As the result of worldwide concerns with increasing bed bug resurgence, in recent months the division's Office of Program Quality staff conducted research on how other inspection jurisdictions across the nation handle bed bug complaints and with pest control experts. The research greatly diminished our prior concerns of inspector contamination and transferring the bed bugs within establishments or to other establishments. As a result the division has become more proactive in the investigation of bed bug complaints. Although we have received relatively few founded complaints, our inspectors have been instructed to explain our position and remedies to operators where bedbugs are confirmed.
For more information about bed bug infestation, please see our Bed Bug Guide .
Effective October 1, 2009, the Hospitality Education Program (HEP) only administers the school-to-career grant and no longer provides training programs. Any licensee required to complete a HEP training program as part of a Settlement Agreement or Final Order should contact the division. The law, Chapter 2009-195, Laws of Florida, also repealed the requirement for public lodging establishments to file room rates with the division, post room rates in each room, and restrictions on advertisement wording and sizing. The repeal does not impact price-gouging laws enforced by the Attorney General or unethical business practice laws enforced by the division.

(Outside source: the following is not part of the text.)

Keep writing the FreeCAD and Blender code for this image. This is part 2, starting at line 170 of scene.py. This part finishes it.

Effective July 1, 2008, the division’s licensees no longer have to keep a copy of Chapter 509, FS, on premises and the definition of public lodging establishment separately defines transient and non-transient. The division may refuse to renew your license if you have past due fines and may file an administrative complaint against your license for failing to comply with a Final Order. The division will not file an administrative complaint for violating fire safety codes, but will note the violation on your inspection and notify the State Fire Marshal or local fire authority of the violation. Requirements for the number of restrooms and restroom signage in a public food service establishment now falls under the Florida Building Code and the local building authorities. The division still inspects restrooms for sanitation and safety issues and will ensure restrooms are provided for both employee and public use.
The Division of Hotels and Restaurants urges all lodging establishment owners/operators to check their water heating equipment for possible violations of boiler safety standards. Industry Bulletin #2007-01 contains more information about this important requirement.

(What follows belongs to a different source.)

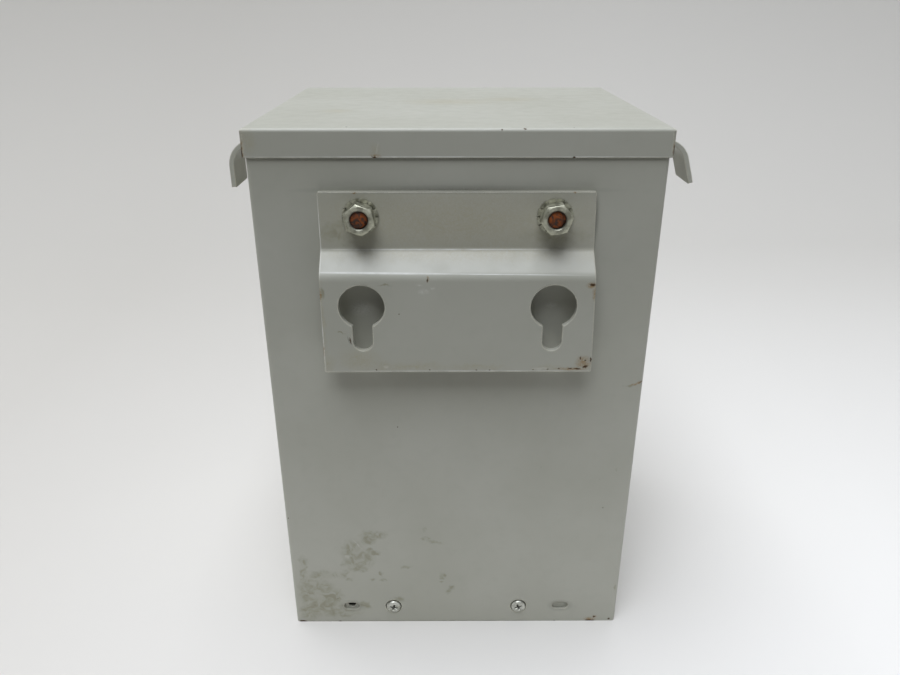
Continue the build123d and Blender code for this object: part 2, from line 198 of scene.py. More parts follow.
def enamel(name, **marks):
    """Stove enamel on sheet steel: an even grey-green film with a faint orange peel and a satin sheen,
    pale and yellowed on sharp edges, rubbed thin there and with a painted highlight. Its marks are
    lists for nearest(): chips show dark rusty steel, rust is a soft brown stain, smudges are greasy
    smears, scuffs are pale rubbed paint and in places painted light, creases are pale lines of painted
    highlight along bends and edges with a little rubbed paint, grime is dark soiling and painted shade
    in crevices and beside parts, yellowing is a faint old stain and in places painted shade."""
    material, tree, shader, at = new_finish(name)

    # Film: clouds about 60 mm wide, fainter spots about 7 mm wide.
    cloud = add(tree, "TexNoise", {"Vector": at, "Scale": 1 / 60, "Detail": 3.0}).outputs[0]
    spots = add(tree, "TexNoise", {"Vector": at, "Scale": 1 / 7, "Detail": 4.0}).outputs[0]
    colour = blended(tree, between(tree, cloud, 0.35, 0.65), linear("#ADADA0"), linear("#B3B3A7"))
    colour = blended(tree, between(tree, spots, 0.5, 0.75, 0.0, 0.16), colour, linear("#A3A396"))
    gloss = between(tree, spots, 0.3, 0.7, 0.36, 0.46)

    # Dust specks: one 0.4 mm speck in a few of the 16 mm cells.
    cells = add(tree, "TexVoronoi", {"Vector": at, "Scale": 1 / 16}).outputs
    speck = between(tree, cells["Distance"], 0.04, 0.02)
    rare = between(tree, add(tree, "SeparateColor", {0: cells["Color"]}).outputs[0], 0.7, 0.72)
    speck = add(tree, "Math", {0: speck, 1: rare}, operation="MULTIPLY").outputs[0]
    colour = blended(tree, between(tree, speck, 0.0, 1.0, 0.0, 0.5), colour, linear("#5A5648"))

    def wandered(width, reach):
        """The place, shaken sideways so that the outlines of marks wander."""
        shake = add(tree, "TexNoise", {"Vector": at, "Scale": 1 / width, "Detail": 4.0}).outputs["Color"]
        to_both_sides = {0: shake, 1: (reach * 2,) * 3, 2: (-reach,) * 3}
        shake = add(tree, "VectorMath", to_both_sides, operation="MULTIPLY_ADD").outputs[0]
        return add(tree, "VectorMath", {0: at, 1: shake}).outputs[0]

    def stained(under, kind, place, soft, hard, most, texture, tint):
        """The colour with one kind of mark laid over it."""
        share = between(tree, nearest(tree, place, marks[kind]), soft, hard, 0.0, most)
        share = add(tree, "Math", {0: share, 1: texture}, operation="MULTIPLY").outputs[0]
        return blended(tree, share, under, linear(tint))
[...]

House Rule Information for Transient Guest Ejection
Industry Bulletin #2003-01 reminds transient public lodging establishments of appropriate guest ejection procedures for transient guests claiming to be non-transient tenants.
Mold Infestation Information
Complaints regarding mold infestation are the fastest rising problem received by the division. Important Information Sheet #2002-04 is intended to provide information to public lodging operators regarding resources for combating mold infestations.